** start Recorded data **
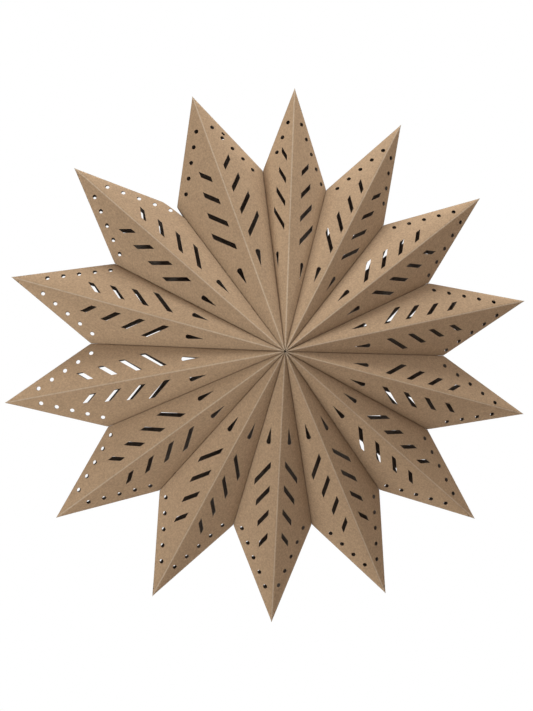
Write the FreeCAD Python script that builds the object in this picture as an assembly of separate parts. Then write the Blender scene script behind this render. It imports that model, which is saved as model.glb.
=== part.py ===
import FreeCAD, Part
import itertools
import math
import os
from FreeCAD import Vector

# Hanging star of folded paper, in millimetres. Its axis is Y, its front faces -Y and +Z is up.
# The origin is the middle of the star, halfway between the front hub and the back hub.
tip_radius = 300.0
notch_radius = 198.0
half_depth = 70.0
paper = 0.35

# Each point is one folded sheet. It is glued to its neighbours by strips turned in along its valleys.
glue_strip = 8.0
hub_gap = 1.2

# The points are fanned open by hand, so they are not all alike. The first stands at the top, and
# they go clockwise seen from the front. One angle for each point, from notch to notch, in degrees.
openings = [21.5, 23.0, 25.0, 25.0, 25.5, 26.0, 25.5, 26.0, 26.5, 26.0, 26.5, 26.0, 27.0, 30.5]
# How far the notch after each point lies outside the notch radius.
notch_pushes = [-4.0, -5.0, -2.0, -2.0, -1.0, -2.0, -1.0, -1.0, 1.0, 4.0, 6.0, 5.0, -3.0, 7.0]
# Direction of the notch before the first point, anticlockwise from +X.
last_notch_deg = 93.8
# A ridge stands in the middle of its opening, apart from the first and the last, which lean back
# and forward by these angles.
first_lean_deg = 2.6
last_lean_deg = -1.0

# Slots, slanted in a herringbone beside each ridge. Places are measured from the tip along the
# ridge and outwards from the ridge.
slot_count = 4
slot_first = 91.0
slot_pitch = 25.4
slot_width = 4.3
slot_slant_deg = 39.0
slot_inner = 9.0
slot_reach = 18.2
slot_reach_step = 2.9

# A drop with its point towards the hub, halfway between ridge and valley.
drop_from_hub = 99.0
drop_length = 20.0
drop_radius = 2.5
drop_round_sides = 5

# A row of small holes inside each outline fold.
dot_count = 5
dot_first = 39.5
dot_pitch = 17.6
dot_inset = 9.2
dot_radius = 2.4
dot_sides = 4
# A dot that comes closer than this to the notch is left out.
dot_margin = 2.0

# The seams. At the last notch the last sheet laps over the first, so the slots beside that notch
# sit further out, and the lap covers the first sheet's innermost dot. The thirteenth sheet has the
# corner of its strip cut off, where the fan was closed.
first_slide = 15.0
last_slide = 9.0
closing_point = 13
closing_corner = 5.0

# Oblong hole for the hanging thread, in the last point between its dots and its outline fold.
thread_along = 53.0
thread_inset = 4.4
thread_length = 4.6
thread_width = 2.6

# How far a cutter stands out on either side of the sheet, and round the closing corner.
cut_reach = 1.5
corner_reach = 16.0

points = len(openings)
even_half = math.pi / points
full_turn = sum(openings)


# A place on the star, by its distance from the axis, its direction and its height along the axis.
def spot(radius, angle, y):
    return Vector(radius * math.cos(angle), y, radius * math.sin(angle))


# The half-space on the inner side of a plane, as its outward direction and its offset.
def half_space(outward, place):
    unit = Vector(outward)
    unit.normalize()
    return unit, unit.dot(place)


# The plane through three places, facing away from an inner place.
def plane_through(a, b, c, inner):
    direction = (b - a).cross(c - a)
    if direction.dot(inner - a) > 0:
        direction = -direction
    return half_space(direction, a)


# The same plane moved inwards.
def moved_in(plane, distance):
    return plane[0], plane[1] - distance


# Where three planes meet, or nothing if two of them are parallel.
def meeting(first, second, third):
    volume = first[0].dot(second[0].cross(third[0]))
    if abs(volume) < 1e-6:
        return None
    total = second[0].cross(third[0]) * first[1]
    total += third[0].cross(first[0]) * second[1]
    total += first[0].cross(second[0]) * third[1]
    return total * (1.0 / volume)


# The solid inside a set of half-spaces: its corners are the meetings that lie inside them all.
def convex_solid(planes):
    corners = []
    for trio in itertools.combinations(planes, 3):
        place = meeting(*trio)
        if place is None or any(n.dot(place) > c + 1e-6 for n, c in planes):
            continue
        if all((place - other).Length > 1e-5 for other in corners):
            corners.append(place)
    faces = []
    for normal, offset in planes:
        around = [p for p in corners if abs(normal.dot(p) - offset) < 1e-5]
        if len(around) < 3:
            continue
        middle = sum(around, Vector()) * (1.0 / len(around))
        side = (around[0] - middle).normalize()
        up = normal.cross(side)
        around.sort(key=lambda p: math.atan2((p - middle).dot(up), (p - middle).dot(side)))
        faces.append(Part.Face(Part.makePolygon(around + [around[0]])))
    solid = Part.makeSolid(Part.makeShell(faces))
    if solid.Volume < 0:
        solid.reverse()
    return solid


# One flat face of a point: its tip, its notch and its hub, with directions along and across it.
class Facet:
    def __init__(self, tip, notch, hub):
        self.tip = tip
        self.notch = notch
        self.hub = hub
        self.along = (hub - tip).normalize()
        edge = notch - tip
        rise = edge - self.along * edge.dot(self.along)
        self.height = rise.Length
        self.across = rise * (1.0 / self.height)
        self.normal = self.along.cross(self.across)
        self.ridge = (hub - tip).Length
        self.edge = edge.Length
        self.foot = edge.dot(self.along)
        self.squeeze = 1.0
        self.stretch = 1.0

    # A place on the sheet, from the tip along the ridge and outwards from the ridge.
    def at(self, along, across):
        return self.tip + self.along * along + self.across * (across * self.squeeze)

    # A straight-sided cutter through the sheet.
    def cutter(self, outline):
        places = [self.at(s, d) - self.normal * cut_reach for s, d in outline]
        face = Part.Face(Part.makePolygon(places + [places[0]]))
        return face.extrude(self.normal * (2 * cut_reach))


# The facet of an evenly opened star, which the pattern is laid out on.
even = Facet(spot(tip_radius, 0.0, 0.0), spot(notch_radius, even_half, 0.0), Vector(0, -half_depth, 0))


# Slot outlines: the long sides are slanted, and the ends are parallel to the ridge.
def slot_outlines(slide):
    slant = math.radians(slot_slant_deg)
    along_width = slot_width / math.sin(slant)
    outlines = []
    for index in range(slot_count):
        reach = slot_reach + slot_reach_step * index
        half_run = 0.5 * (reach - slot_inner) / math.tan(slant)
        middle = slot_first + slot_pitch * index - slide
        inner = middle + half_run
        outer = middle - half_run
        half = 0.5 * along_width
        outlines.append([(inner - half, slot_inner), (inner + half, slot_inner),
                         (outer + half, reach), (outer - half, reach)])
    return outlines


# The drop's outline: a round head away from the hub, and straight sides that meet in a point.
def drop_outline(slide):
    turn = 0.5 * math.atan2(even.height, even.ridge - even.foot)
    reach = drop_from_hub + slide
    point = reach - 0.5 * drop_length
    head = reach + 0.5 * drop_length - drop_radius
    opening = math.acos(drop_radius / (head - point))
    sweep = 2 * (math.pi - opening)
    count = max(2, round(drop_round_sides * sweep / (2 * math.pi)))
    outline = [(point, 0.0)]
    for index in range(count + 1):
        angle = math.pi - opening - sweep * index / count
        outline.append((head + drop_radius * math.cos(angle), drop_radius * math.sin(angle)))
    return [(even.ridge - x * math.cos(turn) + y * math.sin(turn), x * math.sin(turn) + y * math.cos(turn))
            for x, y in outline]


# A place on the even facet, from the tip along the outline fold and inwards from that fold.
def beside_outline(along, inset):
    run = even.foot / even.edge
    rise = even.height / even.edge
    return along * run + inset * rise, along * rise - inset * run


# The small holes that fit between the tip and the notch of this facet.
def dot_outlines(facet):
    outlines = []
    for index in range(dot_count):
        along = (dot_first + dot_pitch * index) * facet.stretch
        if along + dot_radius + dot_margin > facet.edge:
            continue
        s, d = beside_outline(along, dot_inset)
        corners = [2 * math.pi * k / dot_sides for k in range(dot_sides)]
        outlines.append([(s + dot_radius * math.cos(a), d + dot_radius * math.sin(a)) for a in corners])
    return outlines


# The oblong hole lies along the outline fold, with a blunt point at each end.
def thread_outline():
    half = 0.5 * thread_length
    side = 0.5 * thread_width
    straight = half - side
    outline = [(straight, side), (half, 0.0), (straight, -side),
               (-straight, -side), (-half, 0.0), (-straight, side)]
    return [beside_outline(thread_along + x, thread_inset + y) for x, y in outline]


# One folded sheet: four facets round a hollow, open towards its neighbours apart from the strips.
def make_point(left, tip_angle, right, left_radius, right_radius, number):
    tip = spot(tip_radius, tip_angle, 0.0)
    inside = (spot(left_radius, left, 0.0) + spot(right_radius, right, 0.0)) * 0.25
    hub_plane = half_space(spot(-1.0, tip_angle, 0.0), spot(hub_gap, tip_angle, 0.0))
    outer = [hub_plane]
    inner = []
    windows = []
    cutters = []
    for angle, radius, turn in ((left, left_radius, 1), (right, right_radius, -1)):
        lapped = number == 1 and turn > 0
        lapping = number == points and turn < 0
        slide = first_slide if lapped else last_slide if lapping else 0.0
        notch = spot(radius, angle, 0.0)
        side = half_space(spot(1.0, angle + turn * math.pi / 2, 0.0), notch)
        outer.append(side)
        inner.append(moved_in(side, paper))
        window = [(side[0], side[1] + cut_reach), (-side[0], -side[1] + paper + cut_reach)]
        for face in (-1, 1):
            hub = Vector(0, face * half_depth, 0)
            sheet = plane_through(tip, notch, hub, inside)
            outer.append(sheet)
            inner.append(moved_in(sheet, paper))
            fold = plane_through(notch, hub, notch + side[0], inside)
            window.append(moved_in(fold, glue_strip))
            facet = Facet(tip, notch, hub)
            facet.squeeze = facet.height / even.height
            facet.stretch = 1.0 if lapped else facet.edge / even.edge
            outlines = slot_outlines(slide) + [drop_outline(slide)] + dot_outlines(facet)
            if lapping:
                outlines.append(thread_outline())
            cutters += [facet.cutter(outline) for outline in outlines]
        window.append(half_space(spot(-1.0, angle, 0.0), Vector()))
        windows.append(convex_solid(window))
    solid = convex_solid(outer).cut(convex_solid(inner + [half_space(hub_plane[0], Vector())]))
    solid = solid.cut(windows + cutters)
    if number == closing_point:
        notch = spot(right_radius, right, 0.0)
        bisector = ((tip - notch).normalize() - notch.normalize()).normalize()
        corner = [half_space(bisector, notch + bisector * closing_corner)]
        for direction in (Vector(1, 0, 0), Vector(0, 1, 0), Vector(0, 0, 1)):
            corner.append(half_space(direction, notch + direction * corner_reach))
            corner.append(half_space(-direction, notch - direction * corner_reach))
        solid = solid.cut(convex_solid(corner))
    return solid


def main():
    os.makedirs("parts", exist_ok=True)
    notch = math.radians(last_notch_deg)
    total = 0.0
    for number in range(1, points + 1):
        width = 2 * math.pi * openings[number - 1] / full_turn
        lean = first_lean_deg if number == 1 else last_lean_deg if number == points else 0.0
        tip_angle = notch - 0.5 * width + math.radians(lean)
        left_radius = notch_radius + notch_pushes[number - 2]
        right_radius = notch_radius + notch_pushes[number - 1]
        solid = make_point(notch, tip_angle, notch - width, left_radius, right_radius, number)
        name = "point_%02d" % number
        solid.exportStep("parts/%s.step" % name)
        total += solid.Volume
        print(name, "solids", len(solid.Solids), "valid", solid.isValid(), "volume %.1f" % solid.Volume)
        notch -= width
    print("paper volume %.0f mm3" % total)


main()
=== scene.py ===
import math

import bmesh
import bpy
import numpy as np
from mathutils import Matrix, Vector
from mathutils.geometry import delaunay_2d_cdt


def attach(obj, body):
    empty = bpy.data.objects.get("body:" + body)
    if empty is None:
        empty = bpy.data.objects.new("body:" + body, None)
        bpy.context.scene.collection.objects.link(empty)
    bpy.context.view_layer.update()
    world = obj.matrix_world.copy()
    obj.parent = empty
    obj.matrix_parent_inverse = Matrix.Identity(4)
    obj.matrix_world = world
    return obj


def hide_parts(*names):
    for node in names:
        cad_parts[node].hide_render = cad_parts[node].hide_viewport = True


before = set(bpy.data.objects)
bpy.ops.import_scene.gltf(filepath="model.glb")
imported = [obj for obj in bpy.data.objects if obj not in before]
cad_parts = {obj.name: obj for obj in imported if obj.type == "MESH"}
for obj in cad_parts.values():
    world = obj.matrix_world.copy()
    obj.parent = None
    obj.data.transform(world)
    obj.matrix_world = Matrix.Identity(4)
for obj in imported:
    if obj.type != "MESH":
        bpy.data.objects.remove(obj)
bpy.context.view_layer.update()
print("frame loaded:", len(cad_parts), "folded sheets")

millimetre = 0.001

# the star's own sizes: lengths in metres, openings in degrees, pushes of the notches in millimetres
star = {
    "tipRadius": 0.300,
    "notchRadius": 0.198,
    "halfDepth": 0.070,
    "hubGap": 0.0012,
    "openings": [21.5, 23.0, 25.0, 25.0, 25.5, 26.0, 25.5, 26.0, 26.5, 26.0, 26.5, 26.0, 27.0, 30.5],
    "notchPushes": [-4.0, -5.0, -2.0, -2.0, -1.0, -2.0, -1.0, -1.0, 1.0, 4.0, 6.0, 5.0, -3.0, 7.0],
    "lastNotchDeg": 93.8,
    "leanDeg": {1: 2.6, 14: -1.0},
    "closingPoint": 13,
    "closingCorner": 0.005,
}

# the cut pattern: s runs from the tip along the ridge, d from the ridge outwards
pattern = {
    "slotCount": 4,
    "slotFirst": 0.091,
    "slotPitch": 0.0254,
    "slotWidth": 0.0043,
    "slotSlantDeg": 39.0,
    "slotInner": 0.009,
    "slotReach": 0.0182,
    "slotReachStep": 0.0029,
    "dropFromHub": 0.099,
    "dropLength": 0.020,
    "dropRadius": 0.0025,
    "dropSides": 18,
    "dotCount": 5,
    "dotFirst": 0.0395,
    "dotPitch": 0.0176,
    "dotInset": 0.0092,
    "dotRadius": 0.0024,
    "dotSides": 20,
    "dotMargin": 0.002,
    "firstSlide": 0.015,
    "lastSlide": 0.009,
    "threadAlong": 0.053,
    "threadInset": 0.0044,
    "threadLength": 0.0046,
    "threadWidth": 0.0026,
}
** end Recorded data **
■ **Instructions for the task**
What do the lines above say from the one containing "tip_angle = notch" down to the one containing "bpy.data.objects.remove(obj)"? Return them exactly, both end lines included, and only them.

■ **Exercise answer**
        tip_angle = notch - 0.5 * width + math.radians(lean)
        left_radius = notch_radius + notch_pushes[number - 2]
        right_radius = notch_radius + notch_pushes[number - 1]
        solid = make_point(notch, tip_angle, notch - width, left_radius, right_radius, number)
        name = "point_%02d" % number
        solid.exportStep("parts/%s.step" % name)
        total += solid.Volume
        print(name, "solids", len(solid.Solids), "valid", solid.isValid(), "volume %.1f" % solid.Volume)
        notch -= width
    print("paper volume %.0f mm3" % total)


main()
=== scene.py ===
import math

import bmesh
import bpy
import numpy as np
from mathutils import Matrix, Vector
from mathutils.geometry import delaunay_2d_cdt


def attach(obj, body):
    empty = bpy.data.objects.get("body:" + body)
    if empty is None:
        empty = bpy.data.objects.new("body:" + body, None)
        bpy.context.scene.collection.objects.link(empty)
    bpy.context.view_layer.update()
    world = obj.matrix_world.copy()
    obj.parent = empty
    obj.matrix_parent_inverse = Matrix.Identity(4)
    obj.matrix_world = world
    return obj


def hide_parts(*names):
    for node in names:
        cad_parts[node].hide_render = cad_parts[node].hide_viewport = True


before = set(bpy.data.objects)
bpy.ops.import_scene.gltf(filepath="model.glb")
imported = [obj for obj in bpy.data.objects if obj not in before]
cad_parts = {obj.name: obj for obj in imported if obj.type == "MESH"}
for obj in cad_parts.values():
    world = obj.matrix_world.copy()
    obj.parent = None
    obj.data.transform(world)
    obj.matrix_world = Matrix.Identity(4)
for obj in imported:
    if obj.type != "MESH":
        bpy.data.objects.remove(obj)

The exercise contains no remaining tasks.